ファーディーさん“里帰り” 6年半ぶりに釜石へ〜ラグビーW杯を復興の弾みに、「いつも応援している」とメッセージ


2018/03/22
復興釜石新聞アーカイブ #地域

6年半ぶりに釜石を訪れ、小佐野小児童らと交流したスコット・ファーディーさん(中央)

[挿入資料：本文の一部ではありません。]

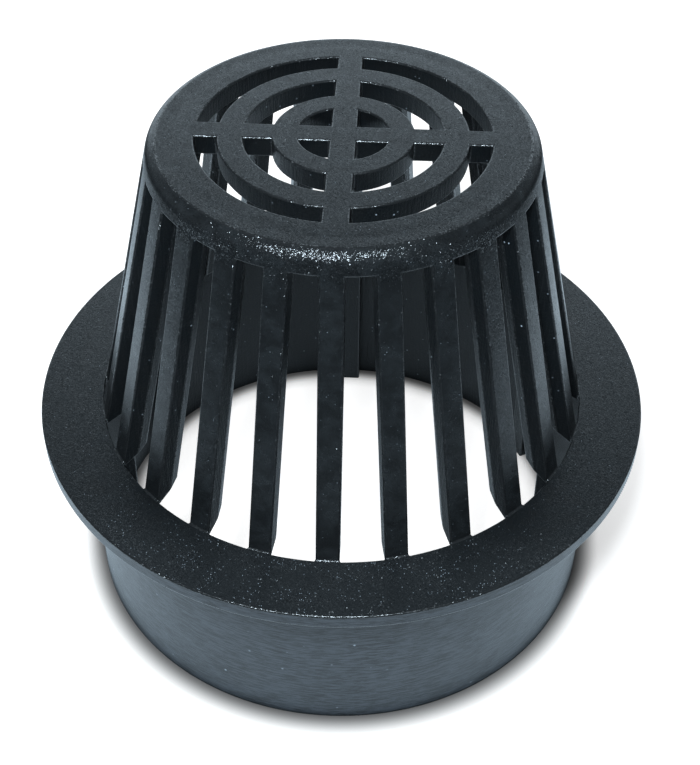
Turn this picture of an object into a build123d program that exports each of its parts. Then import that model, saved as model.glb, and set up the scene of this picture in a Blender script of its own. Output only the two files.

6年半ぶりに釜石を訪れ、小佐野小児童らと交流したスコット・ファーディーさん(中央)

 

 釜石シーウェイブス(SW)RFCに2011年秋まで所属し、東日本大震災時には被災者支援に奮闘、2015年ラグビーワールドカップ(W杯)で豪州代表として準優勝に貢献したスコット・ファーディーさん(33)が12日、6年半ぶりに釜石へ“里帰り”。小佐野小の児童らとタグラグビーを楽しみ、励ました。情報交流センター釜石PITで開かれた市民との交流会にも出席。「釜石はきっと良くなる。いつも応援している」とエールを送った。会場からは「釜石に戻ってきて」と復帰を願う声も上がった。 

 

 ファーディーさんは09年から釜石SWのFWとして活躍。震災直後には母国の大使館から避難を促されたが、釜石に半年間残り、支援物資を被災者まで運ぶなどボランティア活動に汗を流した。今回の釜石訪問は、復興が進む様子を見てもらい、感謝を伝えようと市が企画し実現した。

 

 小佐野小では釜石SWの選手らとともに、6年生約60人とタグラグビーを楽しんだ。トレードマークのあごひげから優しいまなざしをのぞかせ、子どもたちにやわらかくパスを送ると、「ファーディー!ファーディー!」と大きな歓声が上がった。

 

 SWジュニアで活動する6年の及川勝太君は「ファーディーさんはとても大きくて、びっくり。パスワークも速く、遊ばれてしまいました」と、憧れの選手とのプレーを喜んだ。

 

 震災をはさんで2年半余りにわたり釜石で選手生活を送ったファーディーさんは「釜石の人々は優しい、すてきなまち。来年のW杯はきっと素晴らしいものになる」と期待。交流した児童らには「幼いころからラグビーに触れるのは良いこと。男の子も女の子も楽しめるようになれば」とエールを送った。

 

 久しぶりに目にした釜石の街並み。「大変な状況の中でも他人を気遣い、協力する姿が忘れられない」と震災直後を振り返り、「ずいぶん復興したようだが、生活再建は長い道のり。いつも応援している」と思いを寄せた。

 

「釜石で忍耐力を学んだ」市民と交流、思いを語る

 

「おかえりなさい」と大勢の市民の歓待を受けたファーディーさん

「おかえりなさい」と大勢の市民の歓待を受けたファーディーさん

 

 ファーディーさんは12日午後、建設が進む「釜石鵜住居復興スタジアム」(仮称)などを見学。釜石市球技場で釜石高、釜石商工高ラグビー部を指導したあと、「おかえりファーディー!」と題した釜石PITでの市民交流会に臨んだ。

 

 震災から、ちょうど7年。ファーディーさんは市民ら100人を前に、母国から避難を促された当時の心境を「食べ物も物資も足りない状況の中で、残って周りの人たちのためにできることをしようと決断した。チームメートとの絆もあった」と振り返った。

 

 6年半ぶりに訪れた“第二の故郷”。「まだ仮設住宅で暮らしている人も多いが、これから街はどんどん良くなっていくと信じている。来年のW杯はそのきっかけになる」と期待を寄せた。

 

 後ろ髪を引かれる思いで釜石を離れたのは、子どものころから夢だったというW杯出場への熱い思いがあったから。15年のW杯では念願の母国代表に選ばれ、準優勝に貢献する働きを見せた。

 

 「釜石では他人を思いやり、協力すること、何よりも忍耐力を学んだ。釜石での経験が母国代表のテストマッチでも生かされた」と感謝の思いも口にした。

 

 会場の市民からは「釜石に戻ってプレーできないか」と“ラブコール”も上がったが、「それはチームにお願いしてほしい」とユーモアを交えて応える場面も。「来年のW杯では釜石まで家族を連れて観戦したい」と話した。